Portals, Ideally meant to be more towards  integration and presentation side, are now coming up with their own version of built-in CMS.

Besides Partnering with vendors from Web Content Management (WCM) / Enterprise Content Management (ECM) arena, Portal vendors are also working successfully towards their own built-in CMS. These built-in CMS provide you the best a CMS product can offer. Journal Content Management, Document Management, Integration with MS office or Open Office, Drag and Drop of your desktop files, Workflow management, Integrated Publishing and Search.

WebSphere Portal 6.0 Integrates externally with CMS products like Interwoven Teamsite ,Documentum etc , also includes IBM Workplace Web Content Management Version 6.0 which itself carries a full fledged WCM capabilities. BEA provides the integration with Stellent, documentum and Vignette CMS products but has its own Content Management system and virtual content repository. Open source player Liferay portal 4.2 has come up with portlets for Alfresco (another open source Leader in ECM),but again it has its own “Liferay Journal” CMS which covers most of the WCM functionalities.

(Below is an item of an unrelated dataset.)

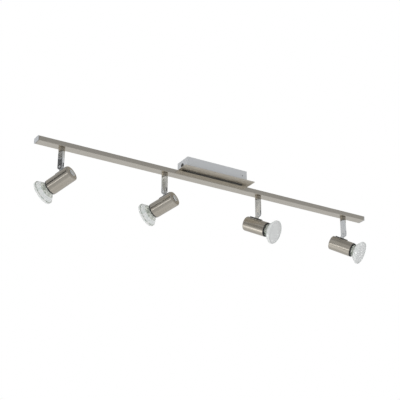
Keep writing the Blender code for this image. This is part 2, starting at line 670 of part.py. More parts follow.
def flare(start, end, wide, narrow, steps):
    """(depth, radius) points of a reflector that narrows faster and faster away from its mouth."""
    points = []
    for i in range(steps + 1):
        share = i / steps
        points.append((start + (end - start) * share, wide - (wide - narrow) * share**CUP_CURVE))
    return points


def make_lamp_lens(number, tilt):
    """The front glass, set into the reflector's rim."""
    back, face, edge = -LENS_SEAT + GAP, -EASE / 3, LENS_RADIUS - GAP
    profile = [(0.0, face), (edge - EASE, face), (edge, face - EASE), (edge, back), (0.0, back)]
    lens = turned(f"lamp_lens_{number}", profile, facets=FINE)
    turned_on_axis(lens, CLEAR_GLASS, LAMP_FACE, tilt)


def make_spot(number, x, heading, dip):
    """One spot, with its collar on the rail and the rest under its two axes."""
    make_collar(number, x)
    swivel = axis_empty(f"swivel_axis_{number}", (x, 0.0, RAIL_BOTTOM), (0.0, 0.0, radians(heading)))
    make_swivel_bolt(number, swivel)
    make_arm(number, swivel)
    make_tilt_pin(number, swivel)
    tilt = axis_empty(f"tilt_axis_{number}", (0.0, 0.0, -PIN_DROP), (0.0, radians(dip), 0.0), swivel)
    for make in (
        make_head_lug, make_saddle, make_sleeve, make_rear_button,
        make_lamp_holder, make_mouth_ring, make_lamp, make_lamp_lens,
    ):
        make(number, tilt)


make_ceiling_bracket()
make_canopy_box()
make_canopy_plate()
make_terminal_block()
make_rail()
make_rail_harness()
for side_name, sign in (("left", -1), ("right", 1)):
    make_canopy_bolt(f"canopy_bolt_{side_name}", sign)
    make_side_screw(f"bracket_screw_{side_name}", sign)
    make_end_cap(f"end_cap_{side_name}", sign)
for index, (spot_x, (aim, lean)) in enumerate(zip(spot_positions(), SPOT_AIMS), start=1):
    make_spot(index, spot_x, aim, lean)
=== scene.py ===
"""Fine meshes and finishes for a four-spot ceiling bar light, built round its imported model."""

import json
import logging
from dataclasses import dataclass
from enum import Enum
from functools import cached_property
from math import cos, pi, radians, sin, tan
from typing import Iterable, Sequence

import bmesh
import bpy
from mathutils import Matrix, Quaternion, Vector


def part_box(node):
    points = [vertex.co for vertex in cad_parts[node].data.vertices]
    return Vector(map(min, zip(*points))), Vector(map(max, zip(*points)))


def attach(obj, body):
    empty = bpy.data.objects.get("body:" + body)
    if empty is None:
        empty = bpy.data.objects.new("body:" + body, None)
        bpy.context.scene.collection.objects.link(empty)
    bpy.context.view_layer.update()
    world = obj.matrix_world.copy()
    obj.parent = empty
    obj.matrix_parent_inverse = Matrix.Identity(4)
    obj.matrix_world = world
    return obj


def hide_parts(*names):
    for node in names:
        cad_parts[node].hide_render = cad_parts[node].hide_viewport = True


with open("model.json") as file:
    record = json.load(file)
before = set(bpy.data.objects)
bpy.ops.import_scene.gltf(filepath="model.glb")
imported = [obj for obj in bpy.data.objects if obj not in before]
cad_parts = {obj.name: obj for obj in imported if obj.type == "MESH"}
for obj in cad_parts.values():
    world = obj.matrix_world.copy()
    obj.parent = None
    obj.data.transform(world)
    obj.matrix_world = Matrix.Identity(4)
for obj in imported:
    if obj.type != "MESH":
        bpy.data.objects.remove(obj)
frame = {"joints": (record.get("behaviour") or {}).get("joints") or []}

Pair = tuple[float, float]
Triple = tuple[float, float, float]
Colour = tuple[float, float, float, float]
Rings = list[list[bmesh.types.BMVert]]

LOG = logging.getLogger("bar_light")
MILLI = 0.001
GAP = 0.3 * MILLI
ROUND_FACETS = 96
SMALL_FACETS = 40
SHARP_ANGLE = radians(38.0)
EASE_ANGLE = radians(40.0)
STRAIGHT_HALF = radians(85.0)
ON_AXIS = 1e-7
NEAR = 1e-6
UP = Vector((0.0, 0.0, 1.0))
Z_TO_X = Matrix.Rotation(pi / 2, 4, "Y")
FLAT_TO_FRONT = Matrix.Rotation(pi / 2, 4, "X")
FLAT_TO_SIDE = Matrix(((0, 0, 1, 0), (1, 0, 0, 0), (0, 1, 0, 0), (0, 0, 0, 1)))
ENDS = (("left", -1), ("right", 1))
SIDES = (-1, 1)
BOLT_X = 0.040
PAST = 0.003
AXIS_DROP = 0.0265
WHITE = (1.0, 1.0, 1.0)
GLASS_IOR = 1.47


# --- finishes ---------------------------------------------------------------------------------------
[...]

Sun and Bea have partnered with FatWire to provide Portal Server customers with unlimited-use licenses of FatWire Spark Portal Content Management (pCM) software at no cost.

There is a definite and clear separation of a built-in CMS and a third party CMS integration on to the portals. The choice is up to you, it all depends on what satisfies your business requirements. As for small and mid-size customers, these built-in CMS are doing the job, that too with a lot of ease and bringing in cost benefits.

CMS market has always been more mature, streamlined and more professional. On the other hand, the Portal market are not making the impact that was expected of them and was so fiercly predicted by the experts, a few years ago. The reasons could be cost, need, ease of implementation or lack of expertise with the service providers. In such a scenario are Portal vendors adding on CMS to their product feature list to stay alive?

If yes, what next? Would they continue to break ground and venture into ECM territory as they have now ventured into WCM territory?